=== Stated goal ===
Each line from the start of the data below through the one containing "and rides on" must be reproduced exactly.

• • • • • • •

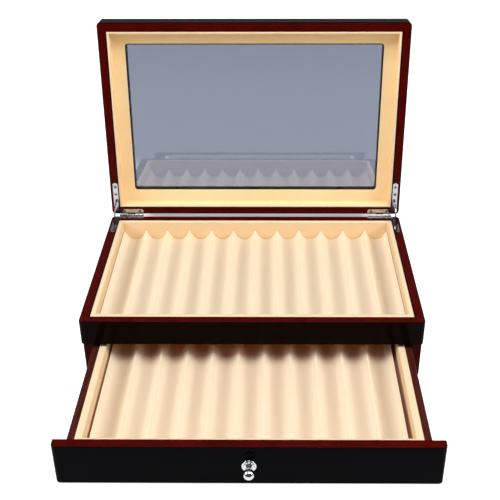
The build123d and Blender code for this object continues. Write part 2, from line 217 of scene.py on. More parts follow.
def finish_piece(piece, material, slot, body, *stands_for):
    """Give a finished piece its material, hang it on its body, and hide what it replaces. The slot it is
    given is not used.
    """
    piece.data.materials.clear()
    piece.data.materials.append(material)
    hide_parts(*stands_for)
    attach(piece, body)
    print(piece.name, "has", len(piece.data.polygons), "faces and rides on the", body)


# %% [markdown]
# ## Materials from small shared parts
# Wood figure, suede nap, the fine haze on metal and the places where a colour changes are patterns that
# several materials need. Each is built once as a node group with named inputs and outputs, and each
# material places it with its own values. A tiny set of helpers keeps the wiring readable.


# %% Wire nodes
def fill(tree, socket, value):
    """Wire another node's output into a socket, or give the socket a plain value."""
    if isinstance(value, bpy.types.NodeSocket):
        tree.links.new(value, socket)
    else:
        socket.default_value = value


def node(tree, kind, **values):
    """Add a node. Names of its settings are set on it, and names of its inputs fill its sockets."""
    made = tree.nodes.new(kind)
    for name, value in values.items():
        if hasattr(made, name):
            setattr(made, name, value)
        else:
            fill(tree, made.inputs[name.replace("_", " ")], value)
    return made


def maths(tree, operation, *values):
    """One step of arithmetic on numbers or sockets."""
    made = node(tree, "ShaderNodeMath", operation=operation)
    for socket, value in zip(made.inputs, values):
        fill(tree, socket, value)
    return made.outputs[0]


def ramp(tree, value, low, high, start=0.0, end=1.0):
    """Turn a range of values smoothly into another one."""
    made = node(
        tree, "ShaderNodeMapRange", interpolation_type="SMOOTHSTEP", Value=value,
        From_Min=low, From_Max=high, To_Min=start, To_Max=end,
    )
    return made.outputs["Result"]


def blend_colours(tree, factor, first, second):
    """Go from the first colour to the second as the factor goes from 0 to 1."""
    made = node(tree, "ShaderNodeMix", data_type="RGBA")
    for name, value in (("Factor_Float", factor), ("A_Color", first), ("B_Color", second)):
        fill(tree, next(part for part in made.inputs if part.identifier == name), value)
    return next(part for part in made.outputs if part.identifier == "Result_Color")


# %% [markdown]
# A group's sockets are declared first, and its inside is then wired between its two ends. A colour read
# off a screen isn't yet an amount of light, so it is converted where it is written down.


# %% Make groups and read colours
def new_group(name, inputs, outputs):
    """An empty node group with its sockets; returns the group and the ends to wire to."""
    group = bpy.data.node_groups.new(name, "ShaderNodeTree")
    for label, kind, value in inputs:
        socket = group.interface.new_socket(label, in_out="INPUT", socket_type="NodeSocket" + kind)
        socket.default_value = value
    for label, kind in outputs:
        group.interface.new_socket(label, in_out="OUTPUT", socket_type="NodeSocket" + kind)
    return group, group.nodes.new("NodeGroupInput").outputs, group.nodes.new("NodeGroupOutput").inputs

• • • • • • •

=== Written response ===
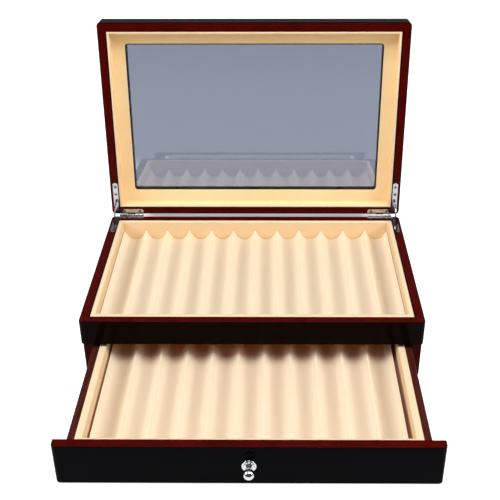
The build123d and Blender code for this object continues. Write part 2, from line 217 of scene.py on. More parts follow.
def finish_piece(piece, material, slot, body, *stands_for):
    """Give a finished piece its material, hang it on its body, and hide what it replaces. The slot it is
    given is not used.
    """
    piece.data.materials.clear()
    piece.data.materials.append(material)
    hide_parts(*stands_for)
    attach(piece, body)
    print(piece.name, "has", len(piece.data.polygons), "faces and rides on the", body)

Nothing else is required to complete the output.